### Work to complete
Filter the listing and keep only the lines with the word "pose".

### Input rows
╔══

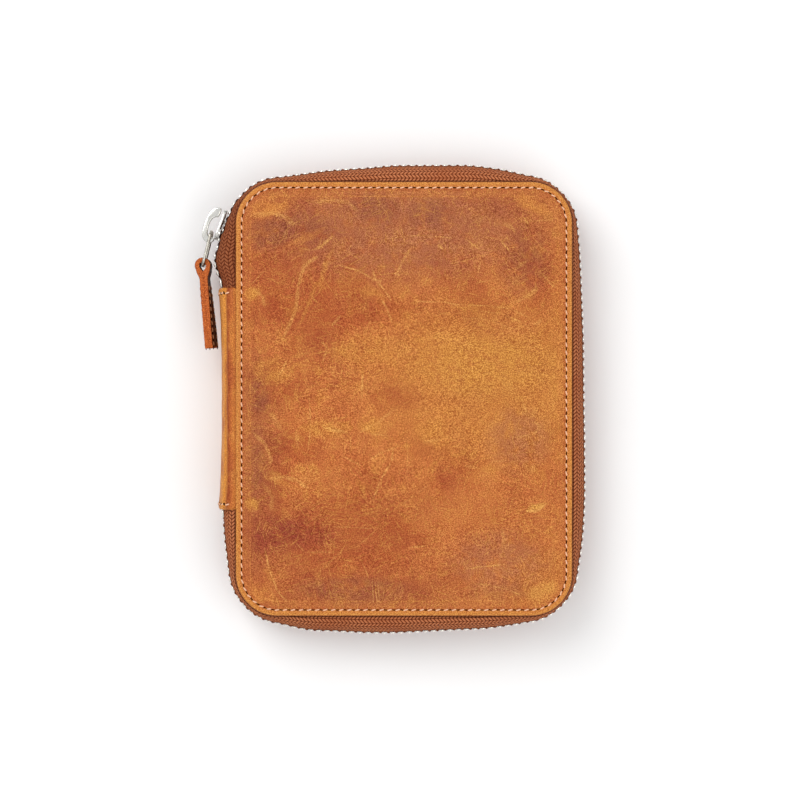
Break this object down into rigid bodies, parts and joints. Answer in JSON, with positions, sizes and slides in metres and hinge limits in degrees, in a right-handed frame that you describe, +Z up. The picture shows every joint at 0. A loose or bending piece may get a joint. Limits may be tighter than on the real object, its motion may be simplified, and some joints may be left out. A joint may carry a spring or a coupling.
{
  "type": "fountain pen case",
  "caption": "Zip-around tan leather case that opens flat on a soft spine, with elastic loops for fountain pens inside both covers and a metal zip slider with a leather pull.",
  "frame": {"origin": "centre of the back cover's outer face, on the surface the closed case lies on", "axes": "+Z up through the closed case's thickness, out of the front cover; +Y along the spine towards the end with the slider; +X away from the spine"},
  "size_m": [0.1627, 0.1944, 0.034],
  "materials": {
    "tan_leather": "waxed pull-up leather, tan, mottled and scuffed",
    "spine_leather": "waxed pull-up leather, creased along its length",
    "pull_leather": "waxed pull-up leather with rough cut edges",
    "panel_leather": "smooth dark brown lining leather",
    "suede_lining": "brushed suede lining",
    "spine_suede": "brushed suede lining",
    "stiffener": "grey bookbinding board",
    "zip_tape": "brown herringbone woven zip tape",
    "zip_metal": "polished nickel zip teeth",
    "elastic": "dark brown woven elastic",
    "slider_metal": "polished nickel zip slider"
  },
  "bodies": {
    "back": {"back_leather": "tan_leather", "back_board": "stiffener", "back_lining": "suede_lining", "back_pen_panel": "panel_leather", "back_upper_band": "elastic", "back_lower_band": "elastic", "back_zip_tape": "zip_tape", "back_zip_teeth": "zip_metal"},
    "spine": {"spine_leather": "spine_leather", "spine_lining": "spine_suede"},
    "front": {"front_leather": "tan_leather", "front_board": "stiffener", "front_lining": "suede_lining", "front_pen_panel": "panel_leather", "front_upper_band": "elastic", "front_lower_band": "elastic", "front_zip_tape": "zip_tape", "front_zip_teeth": "zip_metal"},
    "slider": {"slider_body": "slider_metal", "slider_bridge": "slider_metal"},
    "link": {"puller_link": "slider_metal"},
    "pull": {"pull_tab": "pull_leather"}
  },
  "joints": [
    {"name": "back_fold", "type": "hinge", "parent": "back", "child": "spine", "pos_m": [-0.075, 0, 0.004], "axis": [0, -1, 0], "range_deg": [0, 90], "deforming": ["spine_leather", "spine_lining", "back_zip_tape", "back_zip_teeth"]},
    {"name": "front_fold", "type": "hinge", "parent": "spine", "child": "front", "pos_m": [-0.075, 0, 0.03], "axis": [0, -1, 0], "range_deg": [0, 90], "deforming": ["front_zip_tape", "front_zip_teeth"]},
    {"name": "slider_run", "type": "slide", "parent": "back", "child": "slider", "axis": [-0.3507, -0.9365, 0], "range_m": [-0.006, 0.006]},
    {"name": "link_swing", "type": "hinge", "parent": "slider", "child": "link", "pos_m": [-0.07995, 0.06928, 0.017], "axis": [0, 0, -1], "range_deg": [0, 100]},
    {"name": "pull_swing", "type": "hinge", "parent": "link", "child": "pull", "pos_m": [-0.08341, 0.0553, 0.017], "axis": [0, 0, -1], "range_deg": [0, 110]}
  ],
  "couplings": [
    {"joint": "front_fold", "follows": "back_fold", "ratio": 1}
  ]
}
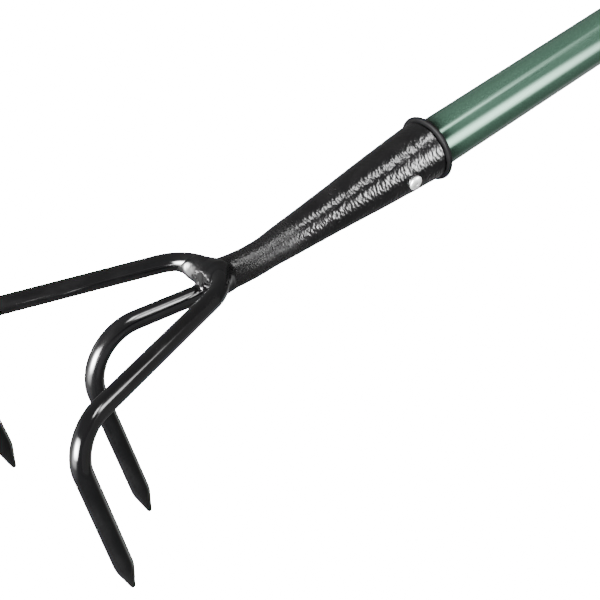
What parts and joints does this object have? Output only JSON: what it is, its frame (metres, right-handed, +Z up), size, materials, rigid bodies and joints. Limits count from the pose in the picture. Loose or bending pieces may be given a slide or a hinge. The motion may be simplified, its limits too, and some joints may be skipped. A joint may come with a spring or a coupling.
{
  "type": "hand cultivator",
  "caption": "Three-pronged hand cultivator with round-bar tines welded to a tapered socket, riveted on a tubular handle with a ribbed grip.",
  "frame": {"origin": "centre of the bounding box's bottom face: the tool lies on z = 0 on its butt and on the point of its centre tine", "axes": "+X from the tines to the butt along the tool's length, +Y from the near outer tine to the far one, +Z up, away from the points. The handle's own axis lies in the XZ plane, about 9 degrees below +X"},
  "size_m": [0.5568, 0.1186, 0.1222],
  "materials": {
    "tine_black": "gloss black paint on round steel bar",
    "weld_black": "gloss black paint over rippled weld",
    "socket_black": "black hammered texture paint, satin to gloss",
    "tube_green": "metallic green enamel on steel tube, glossy",
    "bush_black": "smooth black plastic",
    "rivet_silver": "bright aluminium",
    "mandrel_steel": "plain steel",
    "grip_black": "soft black moulded grip, fine matt grain",
    "plug_black": "black moulded plastic"
  },
  "bodies": {
    "root": {"outer_tines": "tine_black", "centre_tine": "tine_black", "weld_back": "weld_black", "weld_front": "weld_black", "weld_under": "weld_black", "socket": "socket_black", "collar_bush": "bush_black", "handle_tube": "tube_green", "rivet_body": "rivet_silver", "rivet_mandrel": "mandrel_steel", "grip_sleeve": "grip_black", "end_plug": "plug_black"}
  },
  "joints": []
}
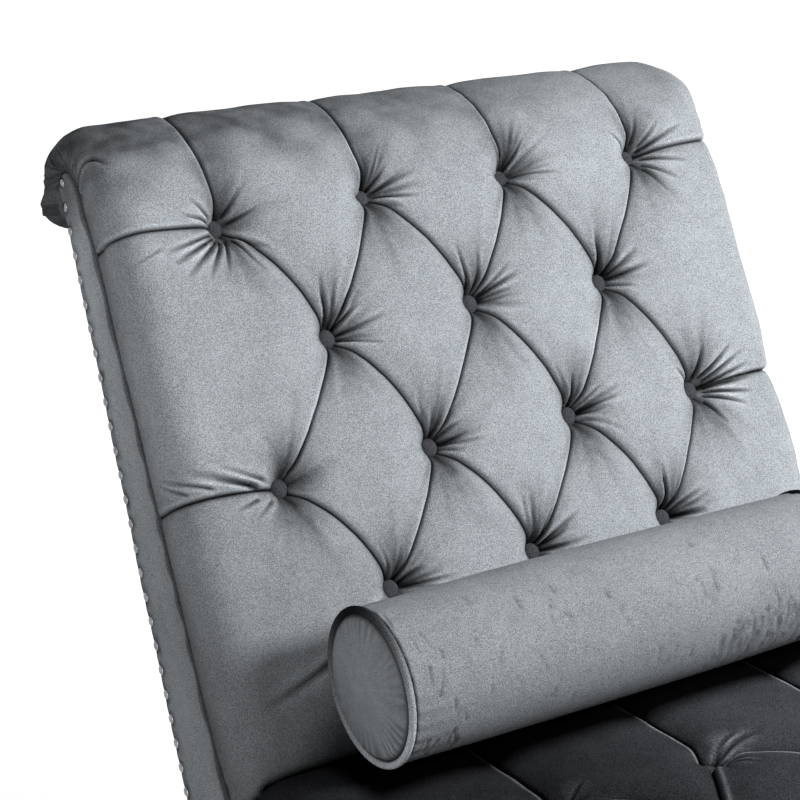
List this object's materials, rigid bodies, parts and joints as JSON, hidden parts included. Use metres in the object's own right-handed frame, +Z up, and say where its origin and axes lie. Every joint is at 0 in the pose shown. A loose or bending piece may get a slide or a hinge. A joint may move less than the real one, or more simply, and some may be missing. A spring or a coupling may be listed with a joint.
{
  "type": "fainting couch",
  "caption": "Armless velvet chaise with a reclined scroll back, deep button tufting, nailhead side bands, tapered feet and a loose bolster.",
  "frame": {"origin": "on the floor, under the centre of the couch's bounding box", "axes": "+Z up, +Y from the foot end towards the scroll back, +X across the couch; right is +X for someone who looks from the foot end towards the back"},
  "size_m": [0.639, 1.5586, 0.8625],
  "materials": {
    "velvet_grey": "matte",
    "velvet_charcoal": "matte",
    "foam": "matte",
    "frame_timber": "matte",
    "foot_wood": "satin",
    "plate_steel": "satin",
    "webbing": "matte",
    "dust_cloth": "matte"
  },
  "bodies": {
    "couch": {"back_cover": "velvet_grey", "side_band_left": "velvet_grey", "side_band_right": "velvet_grey", "outside_back_panel": "velvet_grey", "back_button_1": "velvet_grey", "back_button_2": "velvet_grey", "back_button_3": "velvet_grey", "back_button_4": "velvet_grey", "back_button_5": "velvet_grey", "back_button_6": "velvet_grey", "back_button_7": "velvet_grey", "back_button_8": "velvet_grey", "back_button_9": "velvet_grey", "back_button_10": "velvet_grey", "back_button_11": "velvet_grey", "back_button_12": "velvet_grey", "back_button_13": "velvet_grey", "back_button_14": "velvet_grey", "seat_cover": "velvet_charcoal", "back_foam": "foam", "seat_foam": "foam", "roll_foam": "foam", "side_panel_left": "frame_timber", "side_panel_right": "frame_timber", "top_rail": "frame_timber", "back_lower_rail": "frame_timber", "seat_back_rail": "frame_timber", "knee_rail": "frame_timber", "front_apron": "frame_timber", "rear_rail": "frame_timber", "roll_pole": "frame_timber", "seat_cross_rail": "frame_timber", "leg_block_front_left": "frame_timber", "leg_block_front_right": "frame_timber", "leg_block_rear_left": "frame_timber", "leg_block_rear_right": "frame_timber", "foot_front_left": "foot_wood", "foot_front_right": "foot_wood", "foot_rear_left": "foot_wood", "foot_rear_right": "foot_wood", "mounting_plate_front_left": "plate_steel", "mounting_plate_front_right": "plate_steel", "mounting_plate_rear_left": "plate_steel", "mounting_plate_rear_right": "plate_steel", "back_web_1": "webbing", "back_web_2": "webbing", "back_web_3": "webbing", "seat_web_1": "webbing", "seat_web_2": "webbing", "seat_web_3": "webbing", "seat_web_4": "webbing", "seat_web_5": "webbing", "seat_web_6": "webbing", "dust_cover": "dust_cloth"},
    "bolster": {"bolster_cover": "velvet_grey", "bolster_piping_left": "velvet_grey", "bolster_piping_right": "velvet_grey", "bolster_end_left": "velvet_grey", "bolster_end_right": "velvet_grey", "bolster_core": "foam"}
  },
  "joints": [
    {"name": "bolster_lift", "type": "slide", "parent": "couch", "child": "bolster", "axis": [0, 0, 1], "range_m": [0, 0.3]}
  ]
}
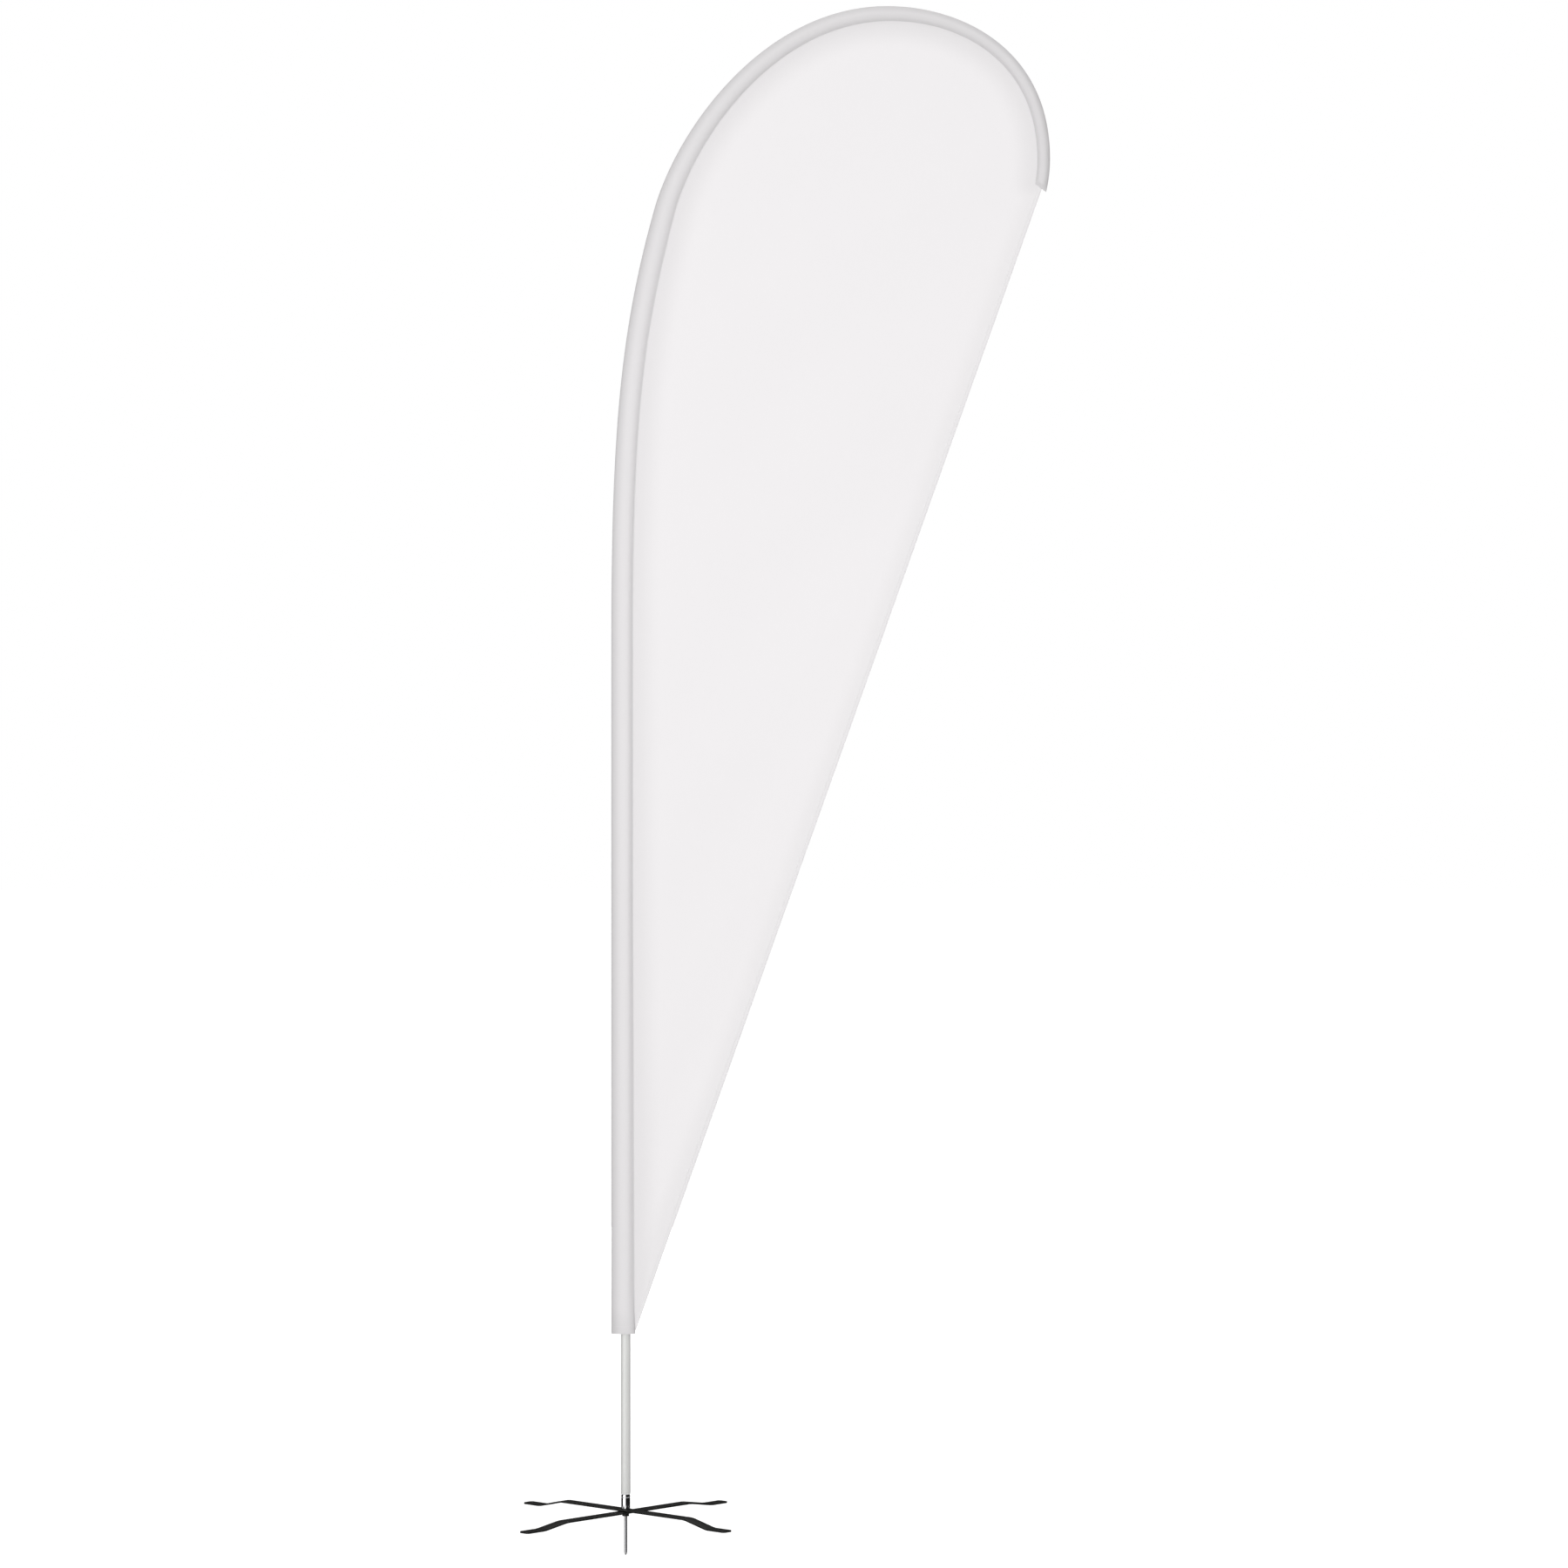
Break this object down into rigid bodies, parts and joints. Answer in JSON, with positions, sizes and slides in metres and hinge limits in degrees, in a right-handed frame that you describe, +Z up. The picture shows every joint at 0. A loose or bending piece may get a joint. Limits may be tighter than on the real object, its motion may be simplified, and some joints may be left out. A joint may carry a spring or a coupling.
{
  "type": "teardrop flag",
  "caption": "Blank teardrop flag on a bent, jointed pole that turns on a chrome spindle, over a folding cross base with a ground spike.",
  "frame": {"origin": "ground level on the spindle's axis, where the spike enters the soil", "axes": "+Z up the pole, +X the way the flag flies, +Y across the flag's face"},
  "size_m": [1.4017, 0.5628, 4.09],
  "materials": {
    "bright_steel": "bright zinc-plated steel, lightly brushed",
    "black_powder_coat": "black powder coat on steel, satin, fine orange peel",
    "nylon": "white nylon",
    "polished_chrome": "polished chrome plate",
    "sintered_bronze": "oiled sintered bronze",
    "satin_aluminium": "silver-grey satin anodised",
    "white_plastic": "white moulded plastic",
    "black_plastic": "black moulded plastic",
    "fibreglass": "white pultruded fibreglass",
    "sleeve_cloth": "white stretch polyester, doubled into a sleeve",
    "flag_cloth": "white knitted polyester, blank",
    "elastic": "white woven elastic",
    "webbing": "white webbing"
  },
  "bodies": {
    "base": {"ground_spike": "bright_steel", "hub_nut": "black_powder_coat", "pivot_stud": "bright_steel", "lower_leg_bar": "black_powder_coat", "fold_washer": "nylon", "thrust_washer": "nylon", "retaining_washer": "bright_steel", "retaining_screw": "bright_steel"},
    "fold_bar": {"upper_leg_bar": "black_powder_coat"},
    "spindle": {"spindle_barrel": "polished_chrome", "spindle_collar": "polished_chrome", "lower_bush": "sintered_bronze", "upper_bush": "sintered_bronze"},
    "lower_pole": {"lower_tube": "satin_aluminium", "pole_end_bush": "white_plastic", "pole_guide_bush": "nylon"},
    "flag": {"middle_tube": "satin_aluminium", "middle_stop_collar": "black_plastic", "upper_stop_collar": "black_plastic", "upper_rod": "fibreglass", "tip_ferrule": "satin_aluminium", "tip_rod": "fibreglass", "tip_cap": "black_plastic", "pole_sleeve": "sleeve_cloth", "sleeve_grip_band": "elastic", "tip_pocket": "webbing", "flag_panel": "flag_cloth"}
  },
  "joints": [
    {"name": "leg_fold", "type": "hinge", "parent": "base", "child": "fold_bar", "pos_m": [0, 0, 0.0204], "axis": [0, 0, 1], "range_deg": [-80, 80]},
    {"name": "flag_spin", "type": "hinge", "parent": "base", "child": "spindle", "pos_m": [0, 0, 0.04], "axis": [0, 0, 1], "continuous": true},
    {"name": "pole_lift", "type": "slide", "parent": "spindle", "child": "lower_pole", "axis": [0, 0, 1], "range_m": [0, 0.125]},
    {"name": "flag_lift", "type": "slide", "parent": "lower_pole", "child": "flag", "axis": [0, 0, 1], "range_m": [0, 0.1]}
  ]
}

╚══

### Task output
What parts and joints does this object have? Output only JSON: what it is, its frame (metres, right-handed, +Z up), size, materials, rigid bodies and joints. Limits count from the pose in the picture. Loose or bending pieces may be given a slide or a hinge. The motion may be simplified, its limits too, and some joints may be skipped. A joint may come with a spring or a coupling.
List this object's materials, rigid bodies, parts and joints as JSON, hidden parts included. Use metres in the object's own right-handed frame, +Z up, and say where its origin and axes lie. Every joint is at 0 in the pose shown. A loose or bending piece may get a slide or a hinge. A joint may move less than the real one, or more simply, and some may be missing. A spring or a coupling may be listed with a joint.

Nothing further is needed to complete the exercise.